- [STORED DATA]:
***

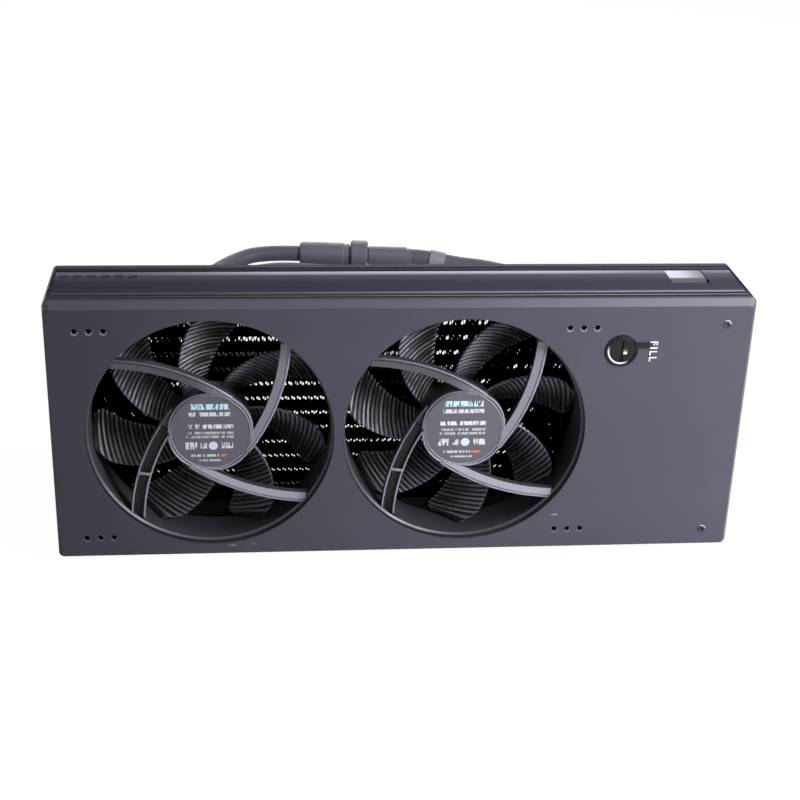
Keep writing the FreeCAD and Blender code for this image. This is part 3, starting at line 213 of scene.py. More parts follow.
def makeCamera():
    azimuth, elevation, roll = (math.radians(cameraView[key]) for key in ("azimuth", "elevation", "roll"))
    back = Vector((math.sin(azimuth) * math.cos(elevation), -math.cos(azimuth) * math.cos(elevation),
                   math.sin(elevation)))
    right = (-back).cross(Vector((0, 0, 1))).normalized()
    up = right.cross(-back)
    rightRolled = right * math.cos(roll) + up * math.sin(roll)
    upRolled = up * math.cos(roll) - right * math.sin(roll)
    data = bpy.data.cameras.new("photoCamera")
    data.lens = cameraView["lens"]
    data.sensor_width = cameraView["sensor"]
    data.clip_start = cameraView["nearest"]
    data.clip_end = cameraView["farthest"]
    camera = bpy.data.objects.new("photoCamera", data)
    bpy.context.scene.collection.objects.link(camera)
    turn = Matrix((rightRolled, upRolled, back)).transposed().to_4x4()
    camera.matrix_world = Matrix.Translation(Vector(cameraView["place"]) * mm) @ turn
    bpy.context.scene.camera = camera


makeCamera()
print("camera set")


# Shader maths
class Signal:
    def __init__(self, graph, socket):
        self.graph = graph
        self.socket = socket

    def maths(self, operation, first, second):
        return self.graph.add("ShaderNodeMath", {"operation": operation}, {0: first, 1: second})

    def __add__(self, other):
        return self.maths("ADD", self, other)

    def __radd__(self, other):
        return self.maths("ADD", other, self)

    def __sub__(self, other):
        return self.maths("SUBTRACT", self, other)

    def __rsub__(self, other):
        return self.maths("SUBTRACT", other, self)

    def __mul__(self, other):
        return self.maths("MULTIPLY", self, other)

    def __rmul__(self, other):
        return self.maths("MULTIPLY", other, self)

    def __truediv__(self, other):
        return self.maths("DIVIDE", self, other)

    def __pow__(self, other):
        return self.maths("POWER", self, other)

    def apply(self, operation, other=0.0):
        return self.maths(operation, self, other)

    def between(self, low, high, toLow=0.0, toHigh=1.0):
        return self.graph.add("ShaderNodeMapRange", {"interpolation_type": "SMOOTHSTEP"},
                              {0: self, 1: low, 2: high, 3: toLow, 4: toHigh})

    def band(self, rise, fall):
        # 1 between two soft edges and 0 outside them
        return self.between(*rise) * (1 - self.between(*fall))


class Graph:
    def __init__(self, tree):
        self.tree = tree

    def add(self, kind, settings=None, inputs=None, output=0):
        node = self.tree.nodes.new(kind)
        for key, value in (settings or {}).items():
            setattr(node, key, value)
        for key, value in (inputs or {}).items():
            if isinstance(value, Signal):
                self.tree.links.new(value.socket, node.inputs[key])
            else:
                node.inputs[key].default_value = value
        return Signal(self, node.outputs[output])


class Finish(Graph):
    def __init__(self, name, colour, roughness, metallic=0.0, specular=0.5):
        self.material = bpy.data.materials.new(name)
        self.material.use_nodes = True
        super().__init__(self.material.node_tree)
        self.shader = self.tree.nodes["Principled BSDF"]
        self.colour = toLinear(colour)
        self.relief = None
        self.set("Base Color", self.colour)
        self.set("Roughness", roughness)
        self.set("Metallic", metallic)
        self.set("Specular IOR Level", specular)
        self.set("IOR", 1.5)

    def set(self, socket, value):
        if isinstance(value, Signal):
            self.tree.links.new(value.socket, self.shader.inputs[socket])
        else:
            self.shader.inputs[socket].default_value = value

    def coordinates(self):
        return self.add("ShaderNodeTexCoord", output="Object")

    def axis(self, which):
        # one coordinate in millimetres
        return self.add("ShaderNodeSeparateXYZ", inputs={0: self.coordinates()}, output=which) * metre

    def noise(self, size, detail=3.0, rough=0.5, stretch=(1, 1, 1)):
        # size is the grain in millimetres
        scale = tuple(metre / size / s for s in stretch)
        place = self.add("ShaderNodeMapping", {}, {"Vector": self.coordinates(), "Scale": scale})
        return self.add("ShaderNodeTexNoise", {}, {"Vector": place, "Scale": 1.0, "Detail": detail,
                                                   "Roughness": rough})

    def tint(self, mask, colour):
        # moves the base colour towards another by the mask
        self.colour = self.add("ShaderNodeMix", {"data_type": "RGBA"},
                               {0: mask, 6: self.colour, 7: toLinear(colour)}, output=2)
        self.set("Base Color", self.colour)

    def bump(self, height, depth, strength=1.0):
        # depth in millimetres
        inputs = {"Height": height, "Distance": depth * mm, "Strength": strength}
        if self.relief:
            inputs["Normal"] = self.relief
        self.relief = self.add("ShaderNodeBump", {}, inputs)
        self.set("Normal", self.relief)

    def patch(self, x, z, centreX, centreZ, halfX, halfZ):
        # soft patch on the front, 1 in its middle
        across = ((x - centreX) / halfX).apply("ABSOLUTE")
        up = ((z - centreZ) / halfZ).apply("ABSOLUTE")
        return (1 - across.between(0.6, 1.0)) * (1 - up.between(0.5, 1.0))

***

- [THE PROBLEM]: Reproduce the complete data exactly as presented above.

- [THE OUTPUT]:
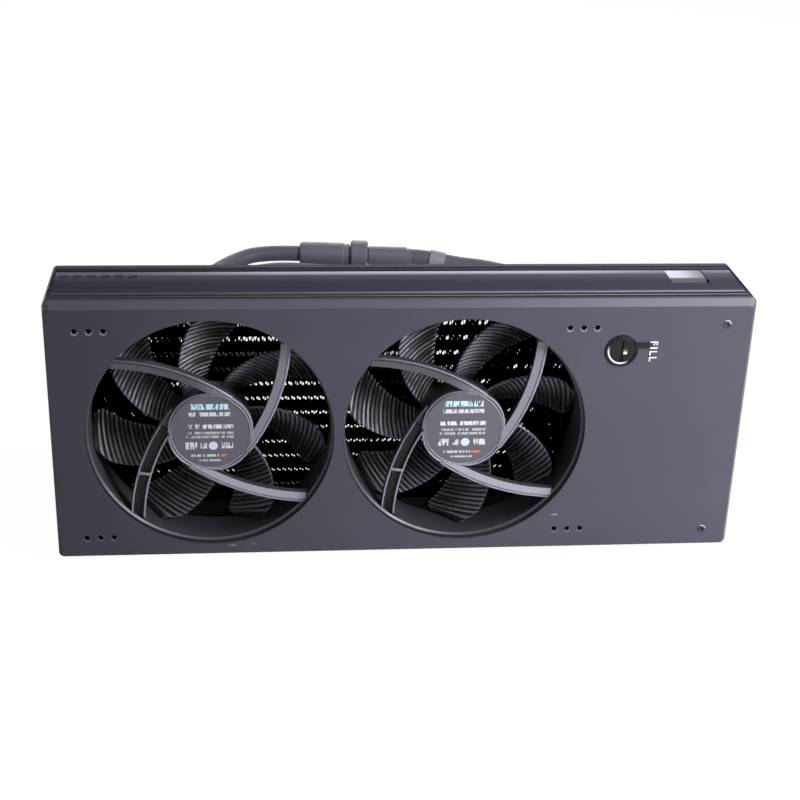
Keep writing the FreeCAD and Blender code for this image. This is part 3, starting at line 213 of scene.py. More parts follow.
def makeCamera():
    azimuth, elevation, roll = (math.radians(cameraView[key]) for key in ("azimuth", "elevation", "roll"))
    back = Vector((math.sin(azimuth) * math.cos(elevation), -math.cos(azimuth) * math.cos(elevation),
                   math.sin(elevation)))
    right = (-back).cross(Vector((0, 0, 1))).normalized()
    up = right.cross(-back)
    rightRolled = right * math.cos(roll) + up * math.sin(roll)
    upRolled = up * math.cos(roll) - right * math.sin(roll)
    data = bpy.data.cameras.new("photoCamera")
    data.lens = cameraView["lens"]
    data.sensor_width = cameraView["sensor"]
    data.clip_start = cameraView["nearest"]
    data.clip_end = cameraView["farthest"]
    camera = bpy.data.objects.new("photoCamera", data)
    bpy.context.scene.collection.objects.link(camera)
    turn = Matrix((rightRolled, upRolled, back)).transposed().to_4x4()
    camera.matrix_world = Matrix.Translation(Vector(cameraView["place"]) * mm) @ turn
    bpy.context.scene.camera = camera


makeCamera()
print("camera set")


# Shader maths
class Signal:
    def __init__(self, graph, socket):
        self.graph = graph
        self.socket = socket

    def maths(self, operation, first, second):
        return self.graph.add("ShaderNodeMath", {"operation": operation}, {0: first, 1: second})

    def __add__(self, other):
        return self.maths("ADD", self, other)

    def __radd__(self, other):
        return self.maths("ADD", other, self)

    def __sub__(self, other):
        return self.maths("SUBTRACT", self, other)

    def __rsub__(self, other):
        return self.maths("SUBTRACT", other, self)

    def __mul__(self, other):
        return self.maths("MULTIPLY", self, other)

    def __rmul__(self, other):
        return self.maths("MULTIPLY", other, self)

    def __truediv__(self, other):
        return self.maths("DIVIDE", self, other)

    def __pow__(self, other):
        return self.maths("POWER", self, other)

    def apply(self, operation, other=0.0):
        return self.maths(operation, self, other)

    def between(self, low, high, toLow=0.0, toHigh=1.0):
        return self.graph.add("ShaderNodeMapRange", {"interpolation_type": "SMOOTHSTEP"},
                              {0: self, 1: low, 2: high, 3: toLow, 4: toHigh})

    def band(self, rise, fall):
        # 1 between two soft edges and 0 outside them
        return self.between(*rise) * (1 - self.between(*fall))


class Graph:
    def __init__(self, tree):
        self.tree = tree

    def add(self, kind, settings=None, inputs=None, output=0):
        node = self.tree.nodes.new(kind)
        for key, value in (settings or {}).items():
            setattr(node, key, value)
        for key, value in (inputs or {}).items():
            if isinstance(value, Signal):
                self.tree.links.new(value.socket, node.inputs[key])
            else:
                node.inputs[key].default_value = value
        return Signal(self, node.outputs[output])


class Finish(Graph):
    def __init__(self, name, colour, roughness, metallic=0.0, specular=0.5):
        self.material = bpy.data.materials.new(name)
        self.material.use_nodes = True
        super().__init__(self.material.node_tree)
        self.shader = self.tree.nodes["Principled BSDF"]
        self.colour = toLinear(colour)
        self.relief = None
        self.set("Base Color", self.colour)
        self.set("Roughness", roughness)
        self.set("Metallic", metallic)
        self.set("Specular IOR Level", specular)
        self.set("IOR", 1.5)

    def set(self, socket, value):
        if isinstance(value, Signal):
            self.tree.links.new(value.socket, self.shader.inputs[socket])
        else:
            self.shader.inputs[socket].default_value = value

    def coordinates(self):
        return self.add("ShaderNodeTexCoord", output="Object")

    def axis(self, which):
        # one coordinate in millimetres
        return self.add("ShaderNodeSeparateXYZ", inputs={0: self.coordinates()}, output=which) * metre

    def noise(self, size, detail=3.0, rough=0.5, stretch=(1, 1, 1)):
        # size is the grain in millimetres
        scale = tuple(metre / size / s for s in stretch)
        place = self.add("ShaderNodeMapping", {}, {"Vector": self.coordinates(), "Scale": scale})
        return self.add("ShaderNodeTexNoise", {}, {"Vector": place, "Scale": 1.0, "Detail": detail,
                                                   "Roughness": rough})

    def tint(self, mask, colour):
        # moves the base colour towards another by the mask
        self.colour = self.add("ShaderNodeMix", {"data_type": "RGBA"},
                               {0: mask, 6: self.colour, 7: toLinear(colour)}, output=2)
        self.set("Base Color", self.colour)

    def bump(self, height, depth, strength=1.0):
        # depth in millimetres
        inputs = {"Height": height, "Distance": depth * mm, "Strength": strength}
        if self.relief:
            inputs["Normal"] = self.relief
        self.relief = self.add("ShaderNodeBump", {}, inputs)
        self.set("Normal", self.relief)

    def patch(self, x, z, centreX, centreZ, halfX, halfZ):
        # soft patch on the front, 1 in its middle
        across = ((x - centreX) / halfX).apply("ABSOLUTE")
        up = ((z - centreZ) / halfZ).apply("ABSOLUTE")
        return (1 - across.between(0.6, 1.0)) * (1 - up.between(0.5, 1.0))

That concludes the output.